A former nuclear base built underground in the world’s largest man-made cave during the Cold War has opened to the public in China, giving tourists the opportunity to explore the inner workings of the gigantic plant.
Built in Chongqinq in southwest China, the 816 Nuclear Military Plant is the largest of its kind in the world. Construction began on the plant in 1966, with work ongoing for 17 years before it was shut down by the Central Military Commission. The huge 104,000 square metre structure opened for tours to the public this month, offering a glimpse into the previously private base.
The cave was designed and constructed to withstand thousands of dynamite explosives, as well as magnitude eight earthquakes, with more than 60,000 soldiers taking part in the construction. Next month, veterans that took part in the building will be invited to visit the plant during a special tourism trade fair.

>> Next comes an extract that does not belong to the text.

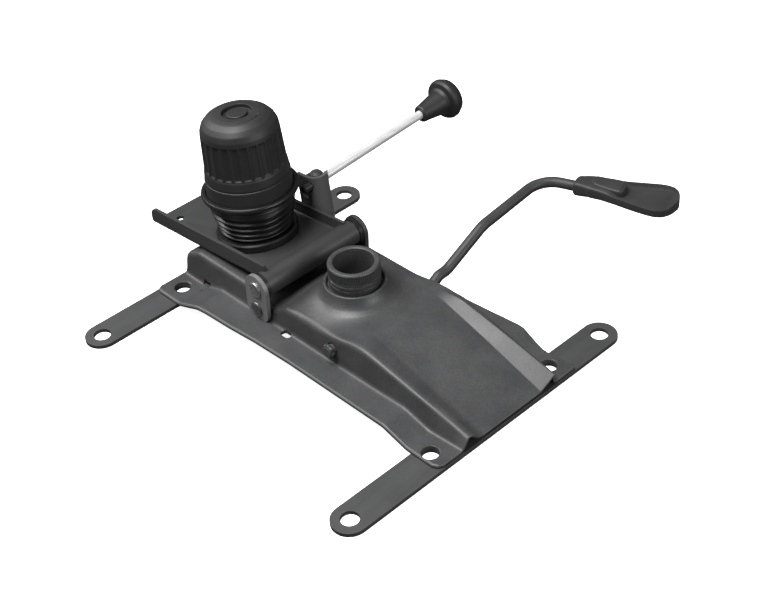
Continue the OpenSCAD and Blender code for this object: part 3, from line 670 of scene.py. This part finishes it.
# ---------------------------------------------------------------- camera, light, floor
Rm = np.array([[0.7199426, -0.69106728, -0.06409888], [-0.46620433, -0.41312368, -0.78229301], [0.51413634, 0.59308924, -0.61960389]])
Cm = Vector((-0.47991, -0.60008, 0.63183))
cam_data = bpy.data.cameras.new("camera")
cam = bpy.data.objects.new("camera", cam_data)
bpy.context.scene.collection.objects.link(cam)
rot = Matrix((Rm[0], -Rm[1], -Rm[2])).transposed()
cam.matrix_world = Matrix.Translation(Cm) @ rot.to_4x4()
cam_data.sensor_fit = "HORIZONTAL"
cam_data.sensor_width = 36.0
cam_data.lens = 36.0 * 1423.15 / 776.0
cam_data.clip_end = 50
bpy.context.scene.camera = cam


def area(name, loc, target, size, power, colour=(1, 1, 1), size_y=None):
    d = bpy.data.lights.new(name, "AREA")
    d.energy = power
    d.color = colour
    d.shape = "RECTANGLE"
    d.size = size
    d.size_y = size_y or size
    o = bpy.data.objects.new(name, d)
    bpy.context.scene.collection.objects.link(o)
    o.location = loc
    o.rotation_euler = (Vector(target) - Vector(loc)).to_track_quat("-Z", "Y").to_euler()
    return o


area("key", (-0.36, 0.17, 1.24), (0, 0, 0.03), 0.62, 25)
area("front", (0.25, -1.25, 0.55), (0, 0, 0.03), 0.7, 8.5, size_y=0.5)
area("rear", (-0.35, 1.1, 0.9), (0, 0.05, 0.05), 0.5, 9)
area("left", (-1.25, 0.05, 0.55), (0, 0, 0.03), 0.5, 0.8, size_y=0.4)

world = bpy.data.worlds.new("studio")
bpy.context.scene.world = world
world.use_nodes = True
world.node_tree.nodes["Background"].inputs["Color"].default_value = (1, 1, 1, 1)
world.node_tree.nodes["Background"].inputs["Strength"].default_value = 0.12

fl = bpy.data.meshes.new("floor")
fl.from_pydata([(-6, -6, 0), (6, -6, 0), (6, 6, 0), (-6, 6, 0)], [], [(0, 1, 2, 3)])
floor = bpy.data.objects.new("floor", fl)
bpy.context.scene.collection.objects.link(floor)
fmat, fnt, fb = nodes_of("floor", (0.9, 0.9, 0.9), 0, 0.9, 0, 0.1)
tc = fnt.nodes.new("ShaderNodeTexCoord")
nz = noise(fnt, 3.0, 2.0, 0.5, tc)
fnt.links.new(colour_mix(fnt, nz.outputs["Fac"], (0.90, 0.90, 0.90), (0.93, 0.93, 0.93)), fb.inputs["Base Color"])
fb.inputs["Emission Color"].default_value = (1, 1, 1, 1)
fb.inputs["Emission Strength"].default_value = 0.9
fl.materials.append(fmat)
floor.visible_diffuse = False
floor.visible_glossy = False
bpy.context.scene.view_settings.view_transform = "Standard"
bpy.context.scene.view_settings.look = "None"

Exhibitions at the base include a selection of historical photos showing the plant as it once was, while different cavernous rooms and caves lit in a range of haunting colours are available for viewing. Certain areas of the gigantic structure are open to domestic tour groups at present, with plans in place for other areas to be unveiled and included in tours in the future.
Since opening its doors to the Chinese public, local residents have shown a keen interest in visiting the nuclear base. Plans are in place for the local government to work with travel agencies to promote the site for local tourism in the future.